Die politische Krise in Serbien spitzt sich zu, auch wenn sie es (noch?) nicht auf die erste Seite der Medien schafft. Man ist immer noch zu sehr „gewöhnt“ ans „Pulverfass Europas“ und nur Kriegszustände dort, wie Ende der 1990er Jahre die Sezessionskriege, erregen weltweit Aufmerksamkeit.
Nicht übersehen werden darf aber, dass sich der Wind auch in Südslawien dreht: die Klischees von den ethnisch-religiös bedingten Spannungen verschwinden und verwischen sich zugunsten neuer Verhältnisse. Die alten ethnisch-religiösen Konflikte – der südslawische Raum war lange auch der europäische Austragungsraum zwischen einem fundamentalistisch geprägten orthodoxen Christentum und dem Islam/Mohammedanismus – verschwimmen zugunsten eines gemeinsamen politischen Vorgehens gegen das, was manche das „Erbregime Diktator Titos“ nennen. Jenseits der religiösen und ethnischen Spannungen stehen die europäischen Perspektiven Serbiens.
Seit sich die Studenten von der Spitze der serbischen Protestbewegungen zurückgezogen haben (auf dem Savija-Platz in Belgrad verständigten sie am 28. Juni die Demonstranten: „Wir geben euch grünes Licht. Wir haben Vertrauen in euch!“) werden die Demos zunehmend gewalttätiger, auch wegen Provokateuren. Seither ist sowohl die Frustrierung der Protestierer gegen Vucic, als auch die Zahl der Provokateure (angeheuert werden vor allem private Wachteams), die maskiert und mit Knüppeln attackieren, womit die Polizei jederzeit ausreichend Vorwände zum Ein- und (brutalen) Durchgreifen hat. So geschehen in Belgrad, Nis, Neusatz, Kragujevac, Pantschowa, Uzice.
In Novi Pazar, im Süden, gab es einen besonderen Vorfall. Die hiesige Bevölkerung, „traditionell verfeindete“ muslimische Bosniaken (damit sind dort vor Jahrhunderten konvertierte orthodoxe Christen gemeint) und serbisch-orthodoxe Christen haben noch vor 30 Jahren für blutige Auseinandersetzungen innerhalb der Stadtgemeinschaft gesorgt. Inwieweit die Feindschaft „gewachsen“ oder politisch von Gesinnungsgenossen Milosevic´s geschürt ist, ist nie genau untersucht worden. Fakt ist, dass auch das Vucic-Regime einige der muslimischen Bosniaken nutzt, um Misstrauen und Spannungen zu schüren.
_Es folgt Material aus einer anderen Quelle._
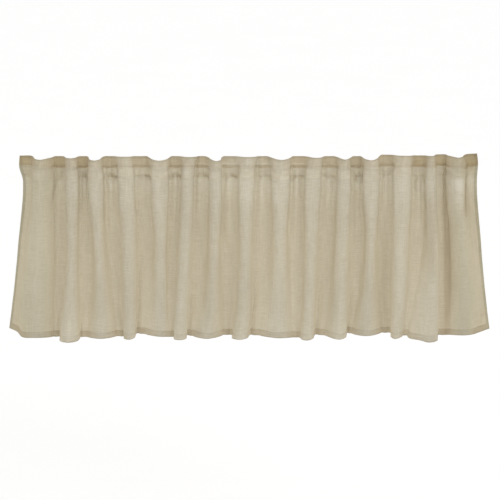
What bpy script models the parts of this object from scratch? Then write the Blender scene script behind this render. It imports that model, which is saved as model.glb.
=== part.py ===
"""Window valance: a gathered linen cloth with turned hems, the tape behind its heading, and a care label.

The cloth hangs from its top edge, which lies along X with the origin at its middle. Z is up and the room is
towards -Y. Its folds come from two short tables, one for the folds that stand forward and one for the
hollows between them. Each gives a few sizes at several heights, and a smooth line through them is the cloth
seen from above. Sizes are in millimetres until they are placed.
"""

import math
from typing import NamedTuple

import bmesh
import bpy
import numpy as np

MM = 0.001

# Driving sizes
DROP = 500.0  # finished height
CLOTH = 1.2  # thickness of the single cloth
HEM = 2.2  # thickness where it is turned in
HEADING_HEM = 27.0  # height of the hem along the top
BOTTOM_HEM = 16.6
SIDE_HEM = 8.0
HEM_STEP = 1.4  # width of the slope where a hem ends, on the back
TAPE = 1.0  # thickness of the heading tape
TAPE_TOP = 28.4  # below the top edge
TAPE_FOOT = 56.0
LABEL = 0.8  # thickness of the care label
LABEL_FOOT = 92.0
LABEL_FOLD = 15  # the fold that the label hangs behind, counted from the left
GAP = 0.3  # between pieces

# How finely the cloth is divided
STEPS_HALF_FOLD = 6
STEPS_SIDE = 7
CURVE_STEPS = 10  # points worked out between two points of a table
BODY_ROWS = (92.0, 150.0, 210.0, 270.0, 330.0, 385.0, 440.0)

# The heights of the tables: the heading's lower seam, halfway, low down and the hem
HEIGHTS = (TAPE_FOOT, 250.0, 390.0, DROP)
SIDE_HEIGHTS = (0.0, HEADING_HEM, 74.0) + HEIGHTS[1:]
TOP_SHARE = 0.9  # of a fold's depth at the seam, which the top edge keeps
RIDGE_TOP_SHARE = 0.2  # and of a hollow's ridge
WALL_FOOT = 0.22  # of a fold's depth, where its wall leaves the hollow
WALL_HEAD = 0.72  # and where it turns into the front
HOLLOW_CORNER = 0.34  # of the way from the wall's foot to the hollow's middle
LEAN_POWER = 1.6  # walls change their lean mostly low down
TOP_POWER = 1.5  # and leave their places at the top edge soon below it
BESIDE_SHARE = 0.7  # of the way from a side edge to its fold, where the depth beside it holds
SPLINE_POWER = 0.5  # centripetal
LONGEST_MITRE = 1.35


class Fold(NamedTuple):
    """A fold that stands forward: where its walls are at the top edge, and its sides and depth at HEIGHTS."""

    top: tuple  # left wall's foot and head, right wall's head and foot, at the top edge
    left: tuple
    right: tuple
    depth: tuple
    left_lean: tuple  # how far the left wall's foot lies in under the front, at the seam and at the hem
    right_lean: tuple  # the same for the right wall, less than nothing where it slopes out
    rise: tuple  # how far the crest lies above the level at the top edge and at the hem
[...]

Ende Juli drangen in schwarze Uniformen gekleidete Maskierte in die örtliche Universität vor und prügelten auf die Studenten ein. Den Zugang zur Uni hatten sie verrammelt. Überraschend war die Reaktion der Einwohner von Novi Pazar: in unerwarteter Solidarität erschienen sie als Demonstranten in der Stadt und vor der Universität – eindeutig und demonstrativ alle bisherigen „Grenzen“ von Ethnie und Glauben ignorierend. Die Bruchlinie, die sie bis dahin trennte, war urplötzlich verschoben: sie bestand nur zwischen der Bevölkerungsmehrheit und den Provokateuren/ Ordnungskräften und den Autoritäten.
Spontan gab es Solidaritätskundgebungen mit Novi Pazar in mehreren serbischen urbanen Ballungszentren. Andere reisten nach Novi Pazar, demonstrierten mit den Einheimischen. Selbst die Fahne der Minderheit der muslimischen Bosniaken – Fahnen haben auf dem Balkan noch starke Sammel- und Aussagekraft – durfte wieder ausgerollt werden und flatterte neben der serbischen. Akzeptanz, bürgerliche Einigkeit wurden betont.
Unerwartet schaltete die Polizei: die Maskierten stammten aus Kraljevo, hieß es, und sie waren Mitglieder einer privaten Sicherheitsgesellschaft. Verhaftet wurde nur zögerlich, doch der Fortschritt im geistigen Umdenk- und Verschiebungsmechanismus von Auffassungsgrenzen war enorm.
Der Prozess der Neudefinierung alter Feindbilder läuft südlich des Donaulaufs. Vucic rief zu sozialem Frieden auf. Sagte nichts von Verurteilung des Vorgehens der Schlägertrupps. Das nahm man ihm übel. Seine „Interethnischen Spannungen“ verzeiht ihm niemand.
Auch Fakt: in anderen Räumen Südslawiens wohnt man immer noch im Gestern.